Opinião

Crónica
Design do Touch

Julieta Ferreira - Foto3.jpgEntramos no quarto de um daqueles hotéis que se impõem pela estética minimalista, onde somos recordados de que estamos, efectivamente, a viver no século XXI. Aí fica bem a palavra design, desde o instante em que miramos a fachada e, em seguida, cruzamos o lobby, com passos seguros e pretensiosos de VIPs, sentindo-nos, por dentro, provincianos na primeira visita à capital. Convenhamos que não ficaria bem dizer-se projecto ou plano, escolhendo traduções portuguesas para design, num sítio destes, sem espaço para palavras triviais, sequer para um saudosismo caquéctico e inglório. Entenda-se que não sou saudosista nem pessoa para afirmar que no outro tempo era tudo muito melhor, porque a minha mente não se deixa facilmente manipular pelos truques da memória, mas não suportaria ver a palavra saudade eliminada dos nossos dicionários, quando os linguistas e gramáticos, que incluíram a palavra design, se lembrem de excluir um vocábulo tão genuinamente português. Tudo é possível, nos tempos que correm, de acordos e desacordos, e de mentes superlotadas com ideias fantabulosas. (Pensei que não ficaria mal também eu inventar uma palavra e talvez assim angariar admiradores e apoiantes.)

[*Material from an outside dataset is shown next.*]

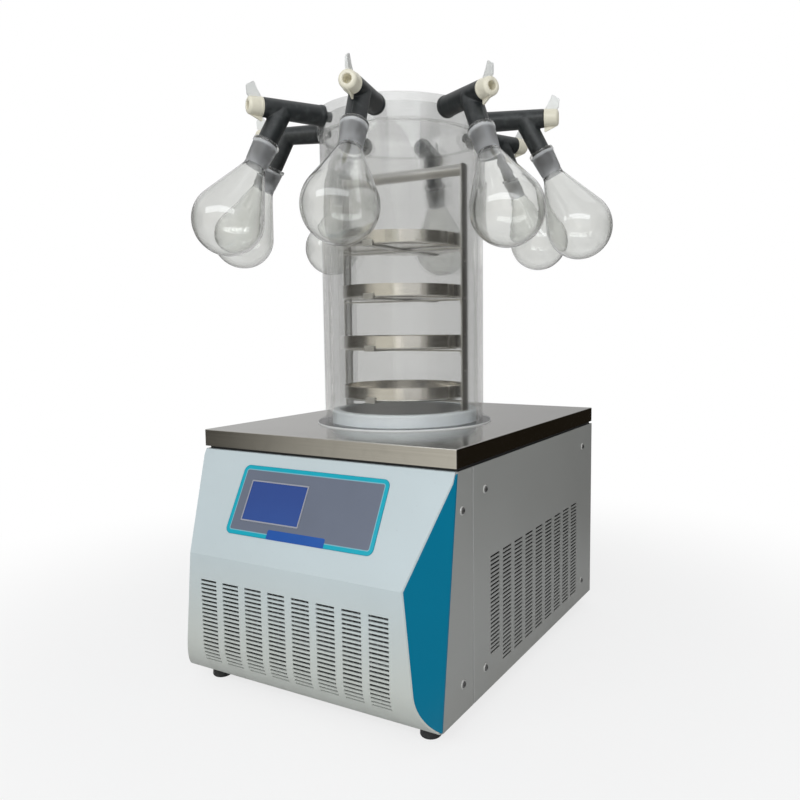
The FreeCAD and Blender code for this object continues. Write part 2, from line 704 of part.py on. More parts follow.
def side_screw_places():
    """y and z of the screws in each side of the cabinet."""
    places = [(FRONT + setback, DECK - drop)
              for setback in PANEL_SCREW_SETBACKS for drop in PANEL_SCREW_DROPS]
    return places + [(POST_SCREW_Y, DECK - drop) for drop in POST_SCREW_DROPS]


def panel_screws():
    screws = []
    for y, z in side_screw_places():
        screws.append(screw(V(HALF, y, z), V(1, 0, 0)))
        screws.append(screw(V(-HALF, y, z), V(-1, 0, 0)))
    screws += [screw(V(x, REAR, z), V(0, 1, 0)) for x, z in rear_screw_places()]
    return Part.makeCompound(screws)


# ---- control panel --------------------------------------------------------------------------
def window_x():
    return -OVERLAY_WIDTH / 2.0 + WINDOW_LEFT + WINDOW_WIDTH / 2.0


def window_down():
    return OVERLAY_DROP + WINDOW_TOP + WINDOW_HEIGHT / 2.0


def control_overlay():
    """Printed film glued to the sloping face, open where the display shows."""
    film = rounded_plate(OVERLAY_WIDTH, OVERLAY_HEIGHT, OVERLAY_CORNER_R, OVERLAY_THICKNESS)
    opening = rounded_plate(WINDOW_WIDTH, WINDOW_HEIGHT, 1.5, 3.0)
    middle = OVERLAY_DROP + OVERLAY_HEIGHT / 2.0
    opening = opening.translated(V(window_x(), middle - window_down(), -1.0))
    return on_slope(film.cut(opening), 0.0, middle, 0.0)


def display_window():
    """Display's clear cover with a raised rim, seated in the overlay's opening."""
    cover = rounded_plate(WINDOW_WIDTH - 2.0 * FIT_GAP, WINDOW_HEIGHT - 2.0 * FIT_GAP, 1.2, 1.4)
    pane = rounded_plate(WINDOW_WIDTH - 2.0 * WINDOW_FRAME, WINDOW_HEIGHT - 2.0 * WINDOW_FRAME, 0.8, 1.0)
    return on_slope(cover.cut(pane.translated(V(0, 0, 0.9))), window_x(), window_down(), 0.0)


def control_board():
    """Circuit board with the display module, held off the bezel by four pillars."""
    board = box(-95.0, 95.0, -38.0, 38.0, -16.0 - BOARD_THICKNESS, -16.0)
    width = WINDOW_WIDTH / 2.0 - 6.0
    height = WINDOW_HEIGHT / 2.0 - 6.0
    middle = OVERLAY_DROP + OVERLAY_HEIGHT / 2.0
    shift = middle - window_down()
    module = box(window_x() - width, window_x() + width, shift - height, shift + height, -16.0, -0.4)
    pillars = [cylinder(3.0, V(sx * 90.0, sy * 33.0, -16.0), UP, 16.0 - BEZEL_SHEET)
               for sx in (-1, 1) for sy in (-1, 1)]
    relay = box(20.0, 44.0, -12.0, 8.0, -31.0, -16.0)
    transformer = box(52.0, 86.0, -20.0, 20.0, -38.0, -16.0)
    return on_slope(fused([board, module, relay, transformer] + pillars), 0.0, middle, 0.0)


# ---- cold trap ------------------------------------------------------------------------------
def cold_trap():
    """Drawn steel well: straight wall, round corner, shallow cone to the drain in the middle."""
    wall = TRAP_WALL
    outer_r = TRAP_R
    corner = TRAP_CORNER_R
    fall = 6.0
    pole = corner * math.sqrt(0.5)
    profile = Outline(section, outer_r, DECK + TRAP_LIP)
    profile.line(outer_r, TRAP_FLOOR + corner)
    profile.arc((outer_r - corner + pole, TRAP_FLOOR + corner - pole), (outer_r - corner, TRAP_FLOOR))
    profile.line(DRAIN_R + 1.0, TRAP_FLOOR - fall).line(DRAIN_R + 1.0, TRAP_FLOOR - fall - 14.0)
    profile.line(DRAIN_R, TRAP_FLOOR - fall - 14.0).line(DRAIN_R, TRAP_FLOOR - fall + wall)
    profile.line(outer_r - corner, TRAP_FLOOR + wall)
    inner = corner - wall
    pole = inner * math.sqrt(0.5)
    bend = (outer_r - corner + pole, TRAP_FLOOR + corner - pole)
    profile.arc(bend, (outer_r - wall, TRAP_FLOOR + corner))
    profile.line(outer_r - wall, DECK + TRAP_LIP)
    well = profile.turned()
    hole = cylinder(VACUUM_BORE_R, V(-outer_r - 5.0, 0, DECK - VACUUM_DROP), V(1, 0, 0), 20.0)
    return well.cut(hole)


def trap_coil():
    """Evaporator rings soldered round the well, one header tube joining them."""
    top = DECK - 16.0
    pitch = (TRAP_DEPTH - 36.0) / (COIL_TURNS - 1)
    rings = []
    for turn in range(COIL_TURNS):
        z = top - turn * pitch
        if abs(z - (DECK - VACUUM_DROP)) > VACUUM_TUBE_R + COIL_TUBE_R + 1.0:
            rings.append(Part.makeTorus(COIL_R, COIL_TUBE_R, V(0, 0, z)))
    header = cylinder(COIL_TUBE_R, V(0, COIL_R + COIL_TUBE_R, top - (COIL_TURNS - 1) * pitch - 8.0), UP,
                      (COIL_TURNS - 1) * pitch + 12.0)
    return fused(rings + [header])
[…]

Temos de receber, de sorriso rasgado e olhar inteligente, as novas tecnologias e desembaraçar-nos da estranheza e inépcia, quando admitimos a dificuldade em entender a linguagem avançada do rectângulo plasma que domina grande parte da parede em frente às camas e nos desafia, sem cerimónia. Depois de várias tentativas frustradas, aparece um menu no ecrã. Há muito que os menus passaram a fazer parte das nossas vidas e nos habituámos a eles. Dantes, só quando comíamos fora é que tínhamos de olhar para um e não necessitávamos de curso especial para compreender o que estava lá escrito. Bacalhau assado era mesmo isso e, se era cozido com todos, qualquer cidadão português sabia o que iria comer. Agora, até mesmo essas listas se tornaram um quebra-cabeças, quando mencionam pratos confeccionados à maneira gourmet - repare-se que soaria piroso se disséssemos alta cozinha, mas já cairia bem se recorrêssemos ao francês, tão maltratado ultimamente, para grande desapontamento dos franceses, e usássemos haute cuisine - pois, como eu estava a dizer, essas listas quase poéticas apresentam certa dificuldade para os que desejam escolher uma refeição, sem terem de se transformar em descodificadores profissionais, daqueles que seguimos, com afinco, nos livros de Dan Brown, devorados com gula e sem garfo ou faca.
Olhamos então para o menu no plasma a tremeluzir, escarrapachado à nossa frente, como que a rir-se do nosso malogro e, porque já nos aventurámos a trocar o antigo telemóvel por outro mais moderno, de touch screen, resolvemos não dar a mão à palmatória e ver se essa coisa do touch funciona também ali. Afinal de contas, ninguém está a ver-nos e podemos experimentar à vontade. Nem é uma ideia disparatada, pensamos para dispersar qualquer dúvida, pois naquele quarto não há interruptores e a iluminação é controlada a partir de painéis lustrosos, estrategicamente incorporados nas mesas-de-cabeceira e na parede, à entrada, funcionando por sistema de toque. (Opto agora pela palavra portuguesa porque estou-me borrifando para a estética que não fará diferença alguma.) Também não fez qualquer diferença tocar o plasma com os nossos dedos inseguros. Ele continuava a zombar de nós. Largos minutos consumidos neste exercício de descodificação e, eis que finalmente conseguimos visualizar um canal dos muitos com que éramos contemplados. O pior foi quando quisemos desligar o televisor. Nem botão nem toque que nos valesse. Acabámos por contactar a recepção - felizmente o telefone ainda não tinha sido substituído por uma estranha peça futurista, indecifrável - expondo a nossa incompetência.
Um técnico subiu ao quarto. Ah pois, nestes hotéis design há técnicos para tudo, de outro modo não seria viável manterem-se tais estabelecimentos porque a avançada tecnologia é muito falível e carece de vários toques ou touches, para programar e desprogramar os seus extraordinários engenhos.